When we arrived at the cottage and he finally climbed out of his van, I experienced an extraordinary perceptual confusion. My expectation produced a short man climbing out of his van, who suddenly unfolded into an extraordinarily tall man. In fact our drum-maker was unusually tall!
Thus Rinpoche is different with different people. I have not known him to be wrathful. One of Ngak’chang Rinpoche’s Tsawa’i Lama’s was extremely wrathful, but Rinpoche does not seem to have inherited that.
Q: Is vajra commitment a decision that you make or does it become obvious, a natural progression?

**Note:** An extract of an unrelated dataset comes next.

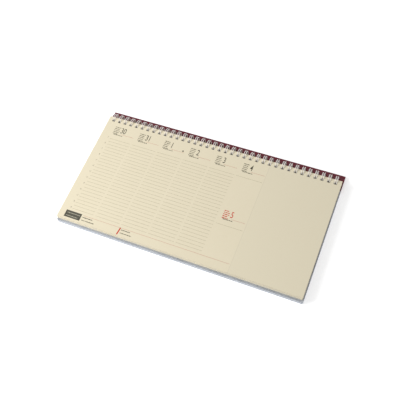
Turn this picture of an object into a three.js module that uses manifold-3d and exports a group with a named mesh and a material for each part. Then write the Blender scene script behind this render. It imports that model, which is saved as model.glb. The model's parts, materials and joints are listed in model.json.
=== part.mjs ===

NN: It’s a natural progression that becomes a decision – but you have to make the decision – you can’t just fall into it. You may make the decision internally and work with it for a while before approaching the decision formally, but it must be taken as a formal commitment. That is why in the Aro gTér Tradition in the West we have a long pre-ordained process so that people can experience Vajra commitment without actually having taken the vows. It could be seen as a decision you make after having already made the decision – you allow yourself to be empty in relation to the Lama.
10. Spiritual Friend: Gé wa’i shé-nyèn (dGe ba’i bShes gNyen) (Tibetan), kalyanamitra (Sanskrit) – the rôle of the teacher in Sutrayana.